AIDC project number:
Keith Cunningham (UAF)
Michael J. Olsen (OSU)
Joseph Wartman (UW)
PacTrans
Unstable slopes, including coherent landslides, rock falls, and debris flows, present significant risk to safety and regional commerce. This risk is a long-term concern that highway managers contend with on an on-going basis. The widespread spatial and temporal distribution of these landslides poses a number of challenges when deciding when, where, and how to allocate funds for mitigation efforts to maintain these assets. This challenge is compounded by the high level of effort currently required to survey, inspect and sample slopes for the purpose of condition assessment as part of an asset management program. Slope assessment has traditionally been costly and laborious, limiting it to a few sites. However, routine assessment is altogether necessary due to the potential consequences of a failure. Current best-practices for management do not necessarily facilitate proactive slope management – identifying and remediating hazardous conditions before a failure occurs.
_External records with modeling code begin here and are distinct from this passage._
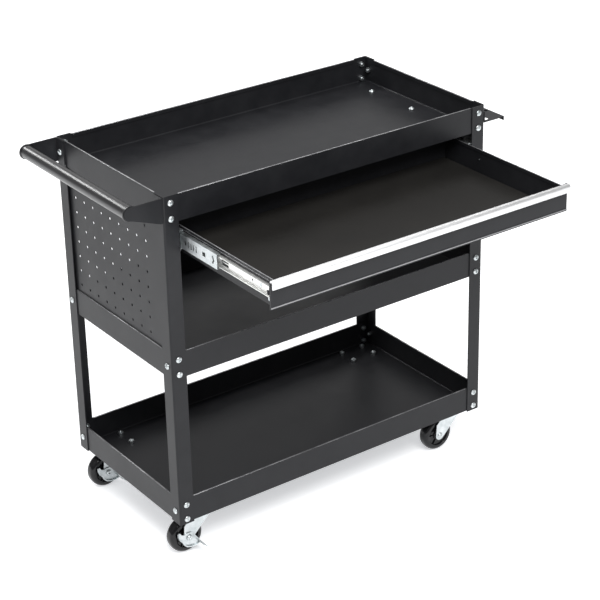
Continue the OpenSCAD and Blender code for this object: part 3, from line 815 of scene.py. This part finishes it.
back = Vector((
    math.sin(CAMERA_AZIMUTH) * math.cos(CAMERA_ELEVATION),
    -math.cos(CAMERA_AZIMUTH) * math.cos(CAMERA_ELEVATION),
    math.sin(CAMERA_ELEVATION),
))


def add_floor():
    bm = bmesh.new()
    bmesh.ops.create_grid(bm, x_segments=1, y_segments=1, size=FLOOR_HALF)
    mesh = bpy.data.meshes.new("floor")
    bm.to_mesh(mesh)
    bm.free()
    floor = bpy.data.objects.new("floor", mesh)
    bpy.context.scene.collection.objects.link(floor)
    m = Shader("floor_pale", Roughness=0.9, Specular_IOR_Level=0.1, Emission_Strength=0.55)
    m.shader.inputs["Base Color"].default_value = (0.92, 0.92, 0.92, 1)
    m.shader.inputs["Emission Color"].default_value = (0.96, 0.975, 1.0, 1)
    mesh.materials.append(m.material)


def add_light(name, at, look, size, energy):
    light = bpy.data.lights.new(name, "AREA")
    light.shape = "RECTANGLE"
    light.size, light.size_y = size
    light.energy = energy
    lamp = bpy.data.objects.new(name, light)
    bpy.context.scene.collection.objects.link(lamp)
    lamp.location = at
    lamp.rotation_mode = "QUATERNION"
    lamp.rotation_quaternion = (Vector(look) - Vector(at)).to_track_quat("-Z", "Y")


add_floor()
world = bpy.data.worlds.new("studio")
world.use_nodes = True
world.node_tree.nodes["Background"].inputs["Color"].default_value = (1, 1, 1, 1)
world.node_tree.nodes["Background"].inputs["Strength"].default_value = WORLD_STRENGTH
bpy.context.scene.world = world
for lamp_setting in LAMPS:
    add_light(*lamp_setting)
bpy.context.scene.view_settings.view_transform = "Standard"

camera_data = bpy.data.cameras.new("camera")
camera_data.lens = CAMERA_FOCAL_MM
camera_data.sensor_width = SENSOR_MM
camera_data.shift_y = CAMERA_SHIFT_Y
camera = bpy.data.objects.new("camera", camera_data)
bpy.context.scene.collection.objects.link(camera)
camera.location = CAMERA_AT
camera.rotation_mode = "QUATERNION"
camera.rotation_quaternion = (-back).to_track_quat("-Z", "Y") @ Quaternion((0, 0, 1), CAMERA_ROLL)
bpy.context.scene.camera = camera
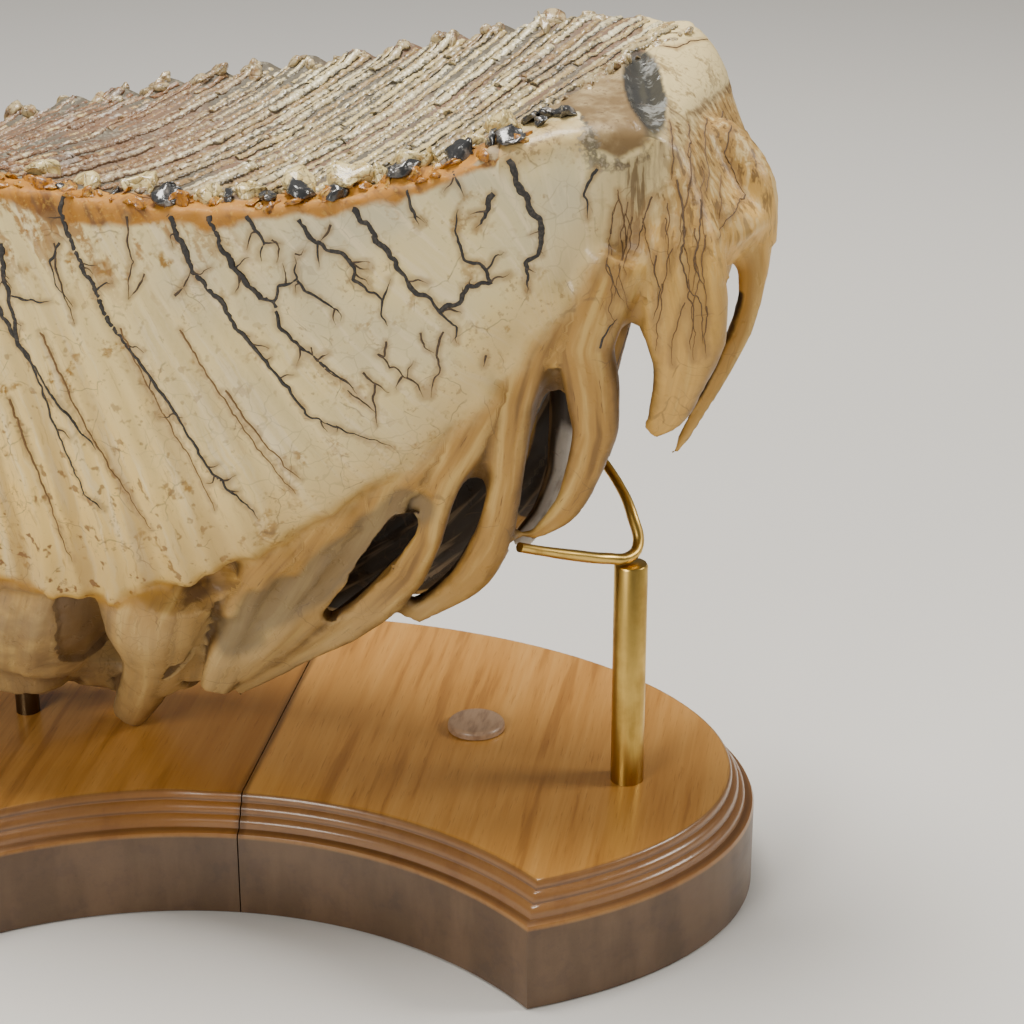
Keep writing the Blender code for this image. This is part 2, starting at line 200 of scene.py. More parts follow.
# Materials: one wrapper for a socket, with arithmetic on values

class Wire:
    def __init__(self, tree, socket=None):
        self.tree = tree
        self.socket = socket

    def make(self, kind, settings=None, values=None, out=0):
        node = self.tree.nodes.new(kind)
        for name, value in (settings or {}).items():
            if name == "stops":
                ramp = node.color_ramp
                while len(ramp.elements) < len(value):
                    ramp.elements.new(0.5)
                for stop, (place, colour) in zip(ramp.elements, value):
                    stop.position = place
                    stop.color = (*colour, 1.0) if len(colour) == 3 else colour
            else:
                setattr(node, name, value)
        for name, value in (values or {}).items():
            socket = node.inputs[name]
            if isinstance(value, Wire):
                self.tree.links.new(value.socket, socket)
            elif isinstance(value, (tuple, list)) and socket.type == "RGBA" and len(value) == 3:
                socket.default_value = (*value, 1.0)
            else:
                socket.default_value = value
        return Wire(self.tree, node.outputs[out])

    def math(self, operation, other=0.0, swap=False):
        pair = {0: other, 1: self} if swap else {0: self, 1: other}
        return self.make("ShaderNodeMath", {"operation": operation}, pair)

    def __add__(self, other):
        return self.math("ADD", other)

    def __sub__(self, other):
        return self.math("SUBTRACT", other)

    def __rsub__(self, other):
        return self.math("SUBTRACT", other, swap=True)

    def __mul__(self, other):
        return self.math("MULTIPLY", other)

    def __truediv__(self, other):
        return self.math("DIVIDE", other)

    __radd__, __rmul__ = __add__, __mul__

    def ramp(self, low, high):
        return self.make("ShaderNodeMapRange", {"interpolation_type": "SMOOTHSTEP"},
                         {"Value": self, "From Min": low, "From Max": high})

    def clip(self):
        return self.make("ShaderNodeClamp", values={"Value": self})

    def tint(self, other, share):
        # self and other are colours; share is how much of other
        return self.make("ShaderNodeMix", {"data_type": "RGBA"}, {"Factor": share, 6: self, 7: other}, out=2)

    def coated(self, tones, **layers):
        # tinted layer by layer; each layer is a tone's name and how much of it
        colour = self
        for name, share in layers.items():
            colour = colour.tint(tones[name], share)
        return colour


class Finish:
    # a Principled material and the patterns it is built from
    def __init__(self, name, **fixed):
        self.material = bpy.data.materials.new(name)
        self.material.use_nodes = True
        self.tree = self.material.node_tree
        self.shader = self.tree.nodes["Principled BSDF"]
        for key, value in fixed.items():
            self.shader.inputs[key.replace("_", " ")].default_value = value
        self.start = Wire(self.tree)
        self.place = self.start.make("ShaderNodeTexCoord", out=3)

    def attribute(self, name):
        return self.start.make("ShaderNodeAttribute", {"attribute_name": name}, out=2)

    def axis(self, number):
        # one coordinate of the place: 0 along the plinth, 1 across it, 2 upwards
        return self.start.make("ShaderNodeSeparateXYZ", values={"Vector": self.place}, out=number)

    def point(self, x, y, z):
        return self.start.make("ShaderNodeCombineXYZ", values={0: x, 1: y, 2: z})

    def blend(self, pair, share):
        # from the first colour of the pair to the second
        return self.start.make("ShaderNodeMix", {"data_type": "RGBA"},
                               {"Factor": share, 6: pair[0], 7: pair[1]}, out=2)

    def moved(self, scale=(1, 1, 1), offset=(0, 0, 0), turn=0.0):
        return self.start.make("ShaderNodeMapping", values={
            "Vector": self.place, "Location": offset, "Rotation": (0, 0, turn), "Scale": scale})

    def noise(self, where, scale, detail=4.0, rough=0.55, out=0):
        return self.start.make("ShaderNodeTexNoise", values={
            "Vector": where, "Scale": scale, "Detail": detail, "Roughness": rough}, out=out)

    def bent(self, where, scale, amount):
        # where, pushed about by noise
        push = self.noise(where, scale, 3.0, out=1)
        centred = self.start.make("ShaderNodeVectorMath", {"operation": "SUBTRACT"},
                                  {0: push, 1: (0.5, 0.5, 0.5)})
        return self.start.make("ShaderNodeVectorMath", {"operation": "MULTIPLY_ADD"},
                               {0: centred, 1: (amount, amount, amount), 2: where})

    def cellEdges(self, where, scale):
        return self.start.make("ShaderNodeTexVoronoi", {"feature": "DISTANCE_TO_EDGE"},
                               {"Vector": where, "Scale": scale})

    def bump(self, height, strength, distance):
        return self.start.make("ShaderNodeBump", values={
            "Height": height, "Strength": strength, "Distance": distance})

    def join(self, **links):
        for key, wire in links.items():
            self.tree.links.new(wire.socket, self.shader.inputs[key.replace("_", " ")])
        return self.material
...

Current inventory systems are time consuming to complete (years) and generally only provide basic information after a collapse has occurred and likely caused damage. As such, they do not provide an understanding of how risk varies with time and location. However, a proactive, near-automated approach for the identification of possibly unstable locations prior to catastrophic failure offers the potential to significantly enhance public safety and reduce overall operation and repair costs. Advanced technologies such as Mobile Laser scanning (MLS) show great promise in quickly and frequently assessing large sections of highway. Time-series datasets from the MLS system enable remote assessment of slope stability with a higher level of confidence than current probabilistic studies based on inventories due to a significantly higher spatial and temporal resolution achievable with MLS.The scope of the current PACTRANS-funded project Phase I, entitled “A Platform for Proactive Risk-based Slope Assessment” includes the development of qualitative relative risk model for slope stability assessment using terrain models created from MLS data. In the second phase of the work, we will focus on quantitative time-series analysis using MLS data and integrating this information into the model developed in the first phase of research and into an agency’s transportation asset/performance management program.